Active-active-active XDCR moves beyond active-active functionality to provide the vital benefit of “five nines” of data availability. This is achieved by deploying a third active database cluster that provides geo-redundancy of data (physical separation of data centers spanning multiple geographic locations) as well as enabling upgrade testing and deployment without impacting constant, ongoing data processing.
However, both of these advances in XDCR technology still leave a critical challenge unresolved: conflict resolution. Data conflicts are not only inevitable with XDCR deployments but can become an even more prevalent issue given 5G’s ultra-low latency. The ways in which most data platforms presently handle conflicts are increasingly insufficient to keep up with the demands of telcos.
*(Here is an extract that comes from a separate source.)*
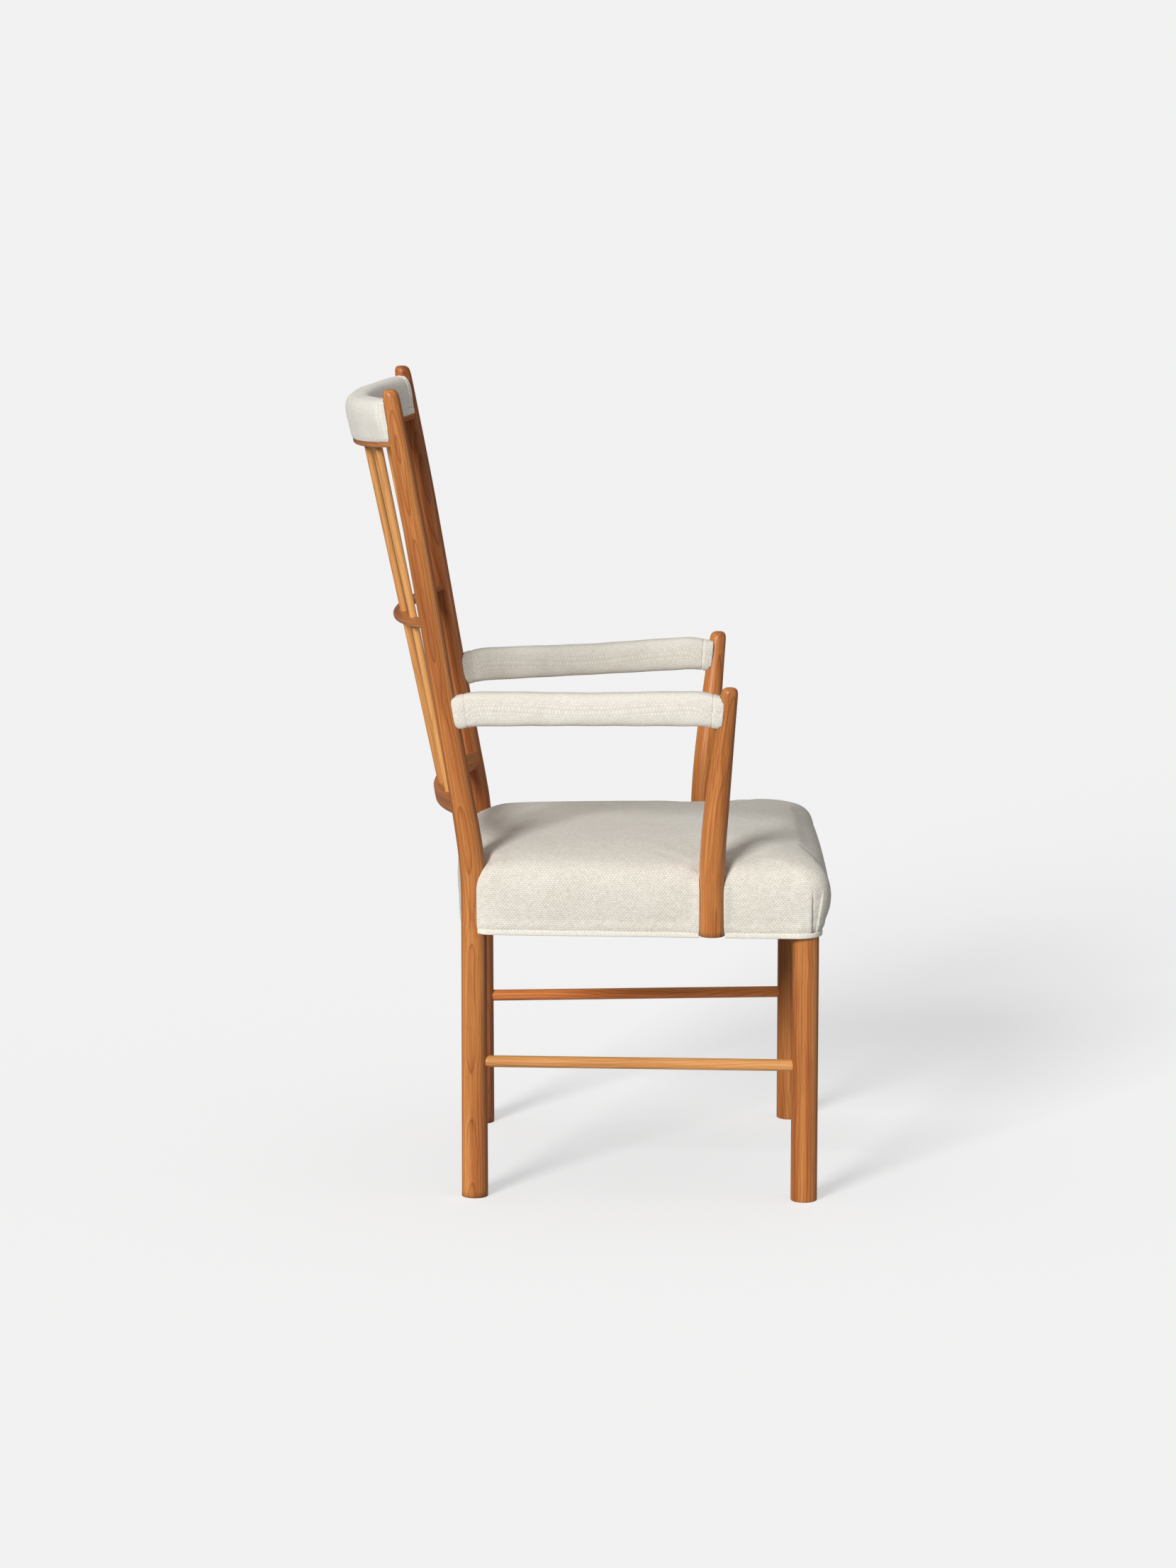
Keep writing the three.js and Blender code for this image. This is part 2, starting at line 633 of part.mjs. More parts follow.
// The sleeve's section at a share of the half-span: n points rearwards of the rail's centre
// line and w up the back from the rail's centre.
function headrestSection(share, sides = 18) {
  const skin = HEADREST_RAIL.depth / 2 + 1.5;
  const bottom = HEADREST_PAD.bottom - HEADREST_RAIL.height / 2;
  const top = HEADREST_PAD.top - HEADREST_PAD.topDrop * share ** 2;
  const front = HEADREST_PAD.front + HEADREST_PAD.frontEase * share ** 2;
  const rear = HEADREST_PAD.rear + HEADREST_PAD.rearEase * share ** 2;
  const middle = (bottom + top) / 2 + 4;
  return Array.from({ length: sides }, (_, i) => {
    const angle = (i + 0.5) / sides * 2 * Math.PI;
    const c = Math.cos(angle);
    const s = Math.sin(angle);
    const low = s < 0;
    const across = Math.sign(c) * Math.abs(c) ** (low ? 0.25 : 0.75);
    const up = Math.sign(s) * Math.abs(s) ** (low ? 0.9 : 0.75);
    const swell = low ? 1 - up * up : 1;
    const rearN = skin + (rear - skin) * swell;
    const frontN = -skin + (front + skin) * swell;
    const w = middle + (low ? middle - bottom : top - middle) * up;
    return [(rearN + frontN) / 2 + (rearN - frontN) / 2 * across, w];
  });
}

function headrestPad() {
  const { radius, rise, half } = bowArc(HEADREST_RAIL);
  const reach = Math.asin((half - 4) / radius);
  const steps = 14;
  const rings = [];
  for (let k = 0; k <= steps; k++) {
    const angle = reach * (2 * k / steps - 1);
    const section = headrestSection(Math.abs(angle) / reach);
    rings.push(section.map(([n, w]) => fromBow(HEADREST_RAIL, (radius + n) * Math.sin(angle),
      rise - radius + (radius + n) * Math.cos(angle) - HEADREST_RAIL.fore, w)));
  }
  const railRoom = bowedBoard({ ...HEADREST_RAIL, depth: HEADREST_RAIL.depth + 2 * GAP + 0.4,
    height: HEADREST_RAIL.height + 2 * GAP });
  const cutters = SIDES.flatMap(([, side]) => [rearPost(side, 0.6),
    ...[-16, 16].map((w) => bowTenon(HEADREST_RAIL, side, 5, w, true))]);
  return cut(solid(loft(rings)), railRoom, ...cutters);
}

// ---------------------------------------------------------------- assembly

function addLegsAndPosts() {
  for (const [word, side] of SIDES) {
    const legOrigin = vec(side * LEG.x, LEG.y, 0);
    const stretcherHole = stretcher(side, true);
    place(`front_leg_${word}`, cut(frontLeg(side), stretcherHole, ...frameMortise.side[word],
      ...frameMortise.front), legOrigin, wood);

    const bowHoles = BOW_TENONS.flatMap(([member, radius, heights]) => heights.map((w) => (
      bowTenon(member, side, radius, w, true))));
    place(`rear_post_${word}`, cut(rearPost(side), stretcherHole, armTenons(side, true)[0], ...bowHoles,
      ...frameMortise.side[word], ...frameMortise.back), vec(side * REAR_POST.footX, REAR_POST.footY, 0), wood);

    place(`side_stretcher_${word}`, stretcher(side, false), vec(side * 229, -70, STRETCHER.z), wood);

    const seated = cut(armPost(side), sideRail(side, GAP), armTenons(side, true)[1], ...screwHoles);
    place(`arm_post_${word}`, seated, vec(side * ARM_POST.footX, ARM_POST.footY, ARM_POST.footZ), wood);
  }
}

// A stretcher runs from inside the rear post to inside the front leg, with a slimmer tenon at
// each end.
function stretcher(side, hole) {
  const rear = vec(side * rearPostX(STRETCHER.z), REAR_POST.footY, STRETCHER.z);
  const front = vec(side * LEG.x, LEG.y, STRETCHER.z);
  const direction = front.clone().sub(rear).normalize();
  const tenonRear = rear.clone().addScaledVector(direction, 4);
  const tenonFront = front.clone().addScaledVector(direction, -4);
  if (hole) return rodHole(tenonRear, tenonFront, STRETCHER.radius - 1.6, 12);
  const shoulder = cut(rod(rear, front, STRETCHER.radius), rearPost(side, GAP), frontLeg(side, GAP));
  return join(shoulder, rod(tenonRear, tenonFront, STRETCHER.radius - 1.6, 12));
}

function addArms() {
  for (const [word, side] of SIDES) {
    const posts = [rearPost(side, GAP), armPost(side, GAP)];
    const origin = armCentre(side, 0.5);
    const core = cut(armCore(side), ...posts);
    place(`arm_rail_${word}`, join(core, ...armTenons(side, false)), origin, wood);
    const sleeve = cut(armSleeve(side), armCore(side, GAP + 0.2), rearPost(side, 0.5), armPost(side, 0.5));
    place(`arm_pad_${word}`, sleeve, origin, linen);
  }
}

function addBack() {
  for (const [name, member] of [['headrest_rail', HEADREST_RAIL], ['mid_back_rail', MID_RAIL],
    ['lower_back_rail', LOWER_RAIL]]) {
    place(name, spindleHoles(bowedRail(member)), fromBow(member, 0, bowV(member, 0), 0), wood);
  }
  SPINDLES.forEach(({ foot, head }, index) => {
    place(`spindle_${index + 1}`, rod(foot, head, SPINDLE.radius, 12), foot, wood);
  });
  place('headrest_pad', headrestPad(), fromBow(HEADREST_RAIL, 0, bowV(HEADREST_RAIL, 0), 0), linen);
}

function addSeatFrame() {
  for (const [word, side] of SIDES) {
    const rail = cut(sideRail(side), rearPost(side, GAP), frontLeg(side, GAP), ...screwHoles);
    const origin = vec(side * sideRailX(-70), -70, FRAME_BOTTOM);
    place(`seat_rail_${word}`, join(rail, ...frameTenon.side[word]), origin, innerWood);
    for (const [end, y, inward] of CORNERS) {
      const block = cut(cornerBlock(side, y, inward), rearPost(side, GAP), frontLeg(side, GAP), ...screwHoles);
      place(`corner_block_${end}_${word}`, block, vec(side * LEG.x, y, BLOCK.low), innerWood);
    }
  }
  const ends = SIDES.flatMap(([, side]) => [rearPost(side, GAP), frontLeg(side, GAP), sideRail(side, GAP)]);
  const front = cut(crossRail(LEG.x, LEG.y), ...ends, ...screwHoles);
  place('seat_rail_front', join(front, ...frameTenon.front), vec(0, LEG.y, FRAME_BOTTOM), innerWood);
  const back = cut(crossRail(rearPostX(415), REAR_POST.footY), ...ends, ...screwHoles);
  place('seat_rail_back', join(back, ...frameTenon.back), vec(0, REAR_POST.footY, FRAME_BOTTOM), innerWood);
  blockScrews.forEach(([from, to], index) => {
    place(`block_screw_${index + 1}`, screw(from, to), from, steel);
  });
  armScrews.forEach(([from, to], index) => {
    place(`arm_post_screw_${index + 1}`, screw(from, to), from, steel);
  });
}

function addUpholstery() {
  WEB.lengthwise.forEach((x, index) => {
    place(`webbing_long_${index + 1}`, lengthwiseStrap(x), vec(x, -70, FRAME_TOP), jute);
  });
  WEB.crosswise.forEach((y, index) => {
    place(`webbing_cross_${index + 1}`, crosswiseStrap(y), vec(0, y, FRAME_TOP), jute);
  });
  place('dust_cover', dustCover(), vec(0, -70, FRAME_BOTTOM), dustCloth);
  for (const [where, body, middle] of seatHems()) place(`seat_hem_${where}`, body, middle, linen);
  place('seat_pad', seatPad(), vec(0, -70, SEAT.edge), linen);
}

addLegsAndPosts();
addArms();
addBack();
addSeatFrame();
addUpholstery();

export default chair;
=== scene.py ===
import json
import math

import bmesh
import bpy
import numpy as np
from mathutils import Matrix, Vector


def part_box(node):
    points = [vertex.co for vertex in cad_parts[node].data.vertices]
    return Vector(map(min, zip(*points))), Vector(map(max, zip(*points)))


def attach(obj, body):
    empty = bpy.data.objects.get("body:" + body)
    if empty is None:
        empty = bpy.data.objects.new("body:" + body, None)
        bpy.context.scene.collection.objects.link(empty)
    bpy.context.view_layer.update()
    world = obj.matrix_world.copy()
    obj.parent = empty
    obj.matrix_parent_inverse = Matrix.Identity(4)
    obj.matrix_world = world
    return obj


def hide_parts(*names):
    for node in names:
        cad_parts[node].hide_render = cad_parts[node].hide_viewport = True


# A tall-backed wooden armchair. Metres, +Z up, the sitter faces -Y and X = 0 is the mirror plane.

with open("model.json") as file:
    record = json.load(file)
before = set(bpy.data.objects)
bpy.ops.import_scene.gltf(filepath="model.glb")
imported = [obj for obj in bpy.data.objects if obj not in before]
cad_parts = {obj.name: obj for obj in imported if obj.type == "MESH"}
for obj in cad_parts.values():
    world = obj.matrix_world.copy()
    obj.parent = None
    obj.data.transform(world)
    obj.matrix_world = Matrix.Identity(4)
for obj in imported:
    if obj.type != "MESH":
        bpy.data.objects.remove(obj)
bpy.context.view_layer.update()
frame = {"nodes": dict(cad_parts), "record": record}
nodes = frame["nodes"]

MM = 0.001
SIDES = (("left", 1), ("right", -1))

# ---- driving dimensions, in metres

# The bowed back members, as in the CAD model: height at the posts, sagitta, depth at the middle
# and at the ends, height, edge rounding, and how far in front of the posts' axes they pass.
HEADREST_RAIL = dict(z=1.0798, sagitta=0.0627, depth=0.024, end=0.024, height=0.056, soft=0.003,
                     fore=0.0015)
MID_RAIL = dict(z=0.8066, sagitta=0.0496, depth=0.0217, end=0.0217, height=0.0088, soft=0.0034, fore=0.0)
LOWER_RAIL = dict(z=0.5503, sagitta=0.0407, depth=0.025, end=0.0195, height=0.026, soft=0.0055, fore=0.0062)

# The headrest sleeve's section, from the rail's centre: edges up the back and front to back, and
# how far each moves by the ends.
SLEEVE = dict(bottom=0.007, top=0.0395, top_drop=0.0015, front=-0.027, front_ease=0.0132,
              rear=0.0150, rear_ease=0.0040, skin=0.0016)

# The arms, from the rear post's axis to the arm post's axis.
ARM = dict(rear_x=0.210, front_x=0.279, rear_z=0.6885, front_z=0.700, dip=0.0045, dip_reach=0.034,
           bow=0.003, core_w=0.018, core_h=0.030, width=0.032, height=0.0465, end_width=0.0285,
           end_height=0.0445, rear_wrap=0.009, front_wrap=0.006)

# The seat cover.
HEM_LOW = 0.377
HEM_HIGH = 0.3845
SEAT = dict(bulge=0.0145, rear_half=0.240, front_half=0.272, rear_y=0.1384, front_y=-0.325, back_y=0.186,
            corner=0.034, back_flat=0.186)

COVER_GAP = 0.6 * MM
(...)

There are two primary methods for conflict resolution:
The first method uses conflict-free replicated data types (CRDTs) to merge the numerical changes between conflicting transactions; however, this partial strategy only works for simple numerical events.
The second method, timestamp-based reconciliation, can be used to resolve any conflict; however, timestamp-based reconciliation simply chooses which transaction in a data conflict will be processed; generally the last transaction timewise. The other conflicting transaction or transactions simply vanish—a clearly unacceptable outcome, particularly if the deleted transaction is for your flight reservation to Hawaii!
The New Age of Cross Data Center Replication: VoltDB’s Active(N)™ Lossless XDCR
A new type of XDCR is needed to provide critical and complete conflict resolution at the database level and application level, allowing enterprise-grade networks to avoid losing data when their data centers go down, even in the face of massive data volume, velocity, and variety, while still providing ultra-reliable low latency.
To put it more simply: A new XDCR system is needed to make the new revenue opportunities of 5G a reality.
VoltDB’s Active(N) Lossless XDCR is the latest evolution of modern XDCR, designed to ensure data availability and prevent data loss while also still allowing for sub-millisecond low-latency running of telco networks across widely distributed locations.
Unlike other XDCR technologies, Active (N) Lossless XDCR uses timestamp-based reconciliation, but also uses Kafka to tell the application how it resolves each conflict (see figure 1 below), resulting in no deletion of transactions under the guise of “conflict resolution”.
VoltDB’s Active(N) Lossless Data Center Replication uses three (or more) data centers with high-availability clusters and enhanced data observability via Kubernetes to achieve active-active-active XDCR with application-level conflict resolution.
Using Active(N) Lossless XDCR, telcos and other organizations can finally achieve true, error-free functioning of enterprise-grade networks in the age of 5G, preventing data and revenue loss and empowering companies to take full advantage of 5G to successfully deliver new services yielding new revenue streams.
Active(N) Lossless XDCR provides telcos and enterprises with the unique, revenue-building power to:
- resolve conflicts at both the application level and the database level.
- ensure data resiliency and consistency at single-millisecond latencies regardless of where the data is stored, in single or with multiple data centers.